His first chance to sing before the judges went as poorly as possible.
Ensley went with “Love Grows (Where My Rosemary Goes)” by Edison Lighthouse, and Simon stalked off in the middle of the judges’ debate, saying he couldn’t take it anymore. As the singer/politician stood shell-shocked on the stage, it was hard to see him having any chance at moving forward.
But he made it to the finale, and when he sang “You Raise Me Up” by Josh Groban it finally became possible to see a scenario where he could make the final 24. That’s still a longshot, but he did make it into the group of 50 singers who will be considered, even winning over a suitably apologetic Simon.
Liberated from the car
Less surprising but far more disappointing was Josiah Leming, the 18-year-old from Atlanta who lives in his car and has a singing voice like someone in a college Coldplay cover band.
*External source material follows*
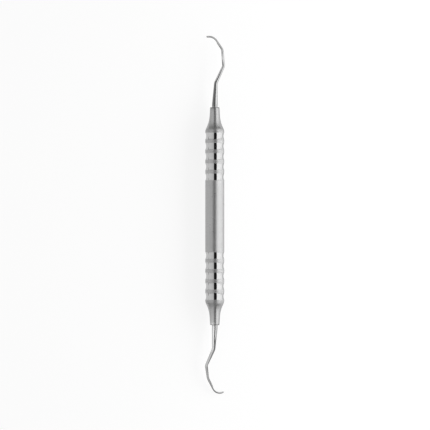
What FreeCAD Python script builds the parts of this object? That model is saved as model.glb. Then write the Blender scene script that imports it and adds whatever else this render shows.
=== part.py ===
import FreeCAD, Part
import math
import os

import Sketcher
from FreeCAD import Placement, Rotation, Vector

# A double-ended periodontal curette, lying on a surface with its long axis along Y. It has rolled
# until the lower blade's toe touches the surface, and the upper blade, its mirror image, stands up.
# The origin is on the surface, under the middle of the handle. +Y runs along the handle to the
# upper working end, +X is the side that end's shank bows to, and +Z is up.

doc = FreeCAD.newDocument("curette")
sheet = doc.addObject("Spreadsheet::Sheet", "Sizes")

SIZES = {
    # The handle tube, turned from one stainless tube
    "handle_diameter": 9.5,
    "tube_wall": 1.15,
    "tube_end_chamfer": 0.45,
    "satin_length": 35.7,
    # The polished grip grooves towards each end of the tube, with matte ridges between them
    "groove_count": 5,
    "groove_width": 3.6,
    "groove_depth": 0.42,
    "ridge_length": 1.5,
    "end_ridge_length": 2.0,
    # The collars, turned plugs that close the tube and hold the tangs
    "collar_length": 10.6,
    "collar_seam_step": 0.4,
    "collar_mouth_diameter": 4.7,
    "collar_mouth_chamfer": 0.2,
    "collar_cone_length": 4.2,
    "collar_cone_angle": 3.2,
    "collar_end_wall": 2.0,
    "spigot_length": 8.0,
    "spigot_lead_in": 0.5,
    "press_clearance": 0.01,
    # The working ends, each a tang, a tapered bent shank and a blade in one piece
    "socket_depth": 3.0,
    "tang_shoulder": 0.3,
    "tang_tip_chamfer": 0.4,
    "tang_tip_gap": 0.5,
    "shank_diameter": 2.8,
    "first_bend_diameter": 1.75,
    "second_bend_diameter": 1.4,
    "third_bend_diameter": 1.2,
    "heel_diameter": 1.05,
    "toe_diameter": 0.95,
    "mouth_bend_height": 1.2,
    "mouth_bend_radius": 20.0,
    "first_bend_radius": 4.5,
    "second_bend_radius": 2.6,
    "second_bend_lift": 0.8,
    "third_bend_lift": 2.1,
    "blade_rise": 0.35,
    "toe_clearance": 0.02,
    "face_depth": 0.33,
    "face_offset_angle": 20.0,
    "face_run_out_angle": 30.0,
}

# Each end's own bends. A height is measured from the collar's mouth along the handle, and an out
# sideways from the handle's axis. The lifts above are square to both: they rise from the axis at
# the upper end and fall from it at the lower one.
END_SIZES = {
    "upper": {
        "first_bend_height": 12.15,
        "first_bend_out": 0.5,
        "second_bend_height": 20.55,
        "second_bend_out": 4.43,
        "third_bend_height": 28.85,
        "third_bend_out": 3.78,
        "third_bend_radius": 3.0,
        "heel_height": 35.15,
        "heel_out": -0.49,
        "heel_radius": 4.5,
        "toe_height": 35.15,
        "toe_out": -3.73,
    },
    "lower": {
        "first_bend_height": 11.95,
        "first_bend_out": 0.53,
        "second_bend_height": 20.25,
        "second_bend_out": 4.22,
        "third_bend_height": 26.75,
        "third_bend_out": 3.39,
        "third_bend_radius": 6.0,
        "heel_height": 34.75,
        "heel_out": -0.7,
        "heel_radius": 3.7,
        "toe_height": 33.6,
        "toe_out": -4.1,
    },
}

for end_name, end_sizes in END_SIZES.items():
    for size_name, value in end_sizes.items():
        SIZES[end_name + "_" + size_name] = value

for row, (alias, value) in enumerate(SIZES.items(), start=1):
    sheet.set("A%d" % row, alias)
    sheet.set("B%d" % row, str(value))
    sheet.setAlias("B%d" % row, alias)
doc.recompute()

# The points of a sketch's edge, and the sketch's own axes
START, END, CENTRE = 1, 2, 3
ORIGIN = (-1, START)
HORIZONTAL, VERTICAL = -1, -2


def size(alias):
    return float(sheet.get(alias))


def evaluate(expression):
    return float(sheet.evalExpression(expression.replace("Sizes.", "")))


def new_body(label, place):
    body = doc.addObject("PartDesign::Body", label)
    body.Label = label
    body.Placement = place
    return body


def origin_part(body, role):
    return next(item for item in body.Origin.OriginFeatures if item.Role == role)


def new_sketch(body, name, offset=Placement()):
    sketch = body.newObject("Sketcher::SketchObject", name)
    sketch.AttachmentSupport = [(origin_part(body, "XY_Plane"), "")]
    sketch.MapMode = "FlatFace"
    sketch.AttachmentOffset = offset
    sketch.Visibility = False
    return sketch


def dimension(sketch, name, expression, kind, *where):
    """Add a dimension with a name and bind it to the sheet."""
    index = sketch.addConstraint(Sketcher.Constraint(kind, *where))
    sketch.renameConstraint(index, name)
    sketch.setExpression("Constraints." + name, expression)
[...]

He easily made it to the finale, with Paula gushing, “You have a magical thing about you. You make the girls fall in love with you, and the guys think you’re cool.” But for the final performance, singers got to work with the band, just like they would if they made it to the show.
That was a huge problem. The late night and inability to get in synch with the musicians left Leming feeling low. “I can’t sing in front of a band I don’t feel comfortable with,” he said. So, unrehearsed and with less than two hours of sleep, as the final performer, he thanked the band for their service and sent them away so he could sing “Stand By Me” a capella instead.
It was not a good decision. The vocals were very bad, made more obvious by the lack of any instruments to drown it out.
“That to me was your worst audition,” Randy Jackson said in the understatement of the day. “Do you want the band to come back?” Paula also slammed the choice, and Simon called him overconfident.
Though they all agreed that he deserved to be in the final 50, he had to head home wondering about his chances of advancing to the final 24. His fate, along with that of the other 49 still standing, will be officially announced Wednesday.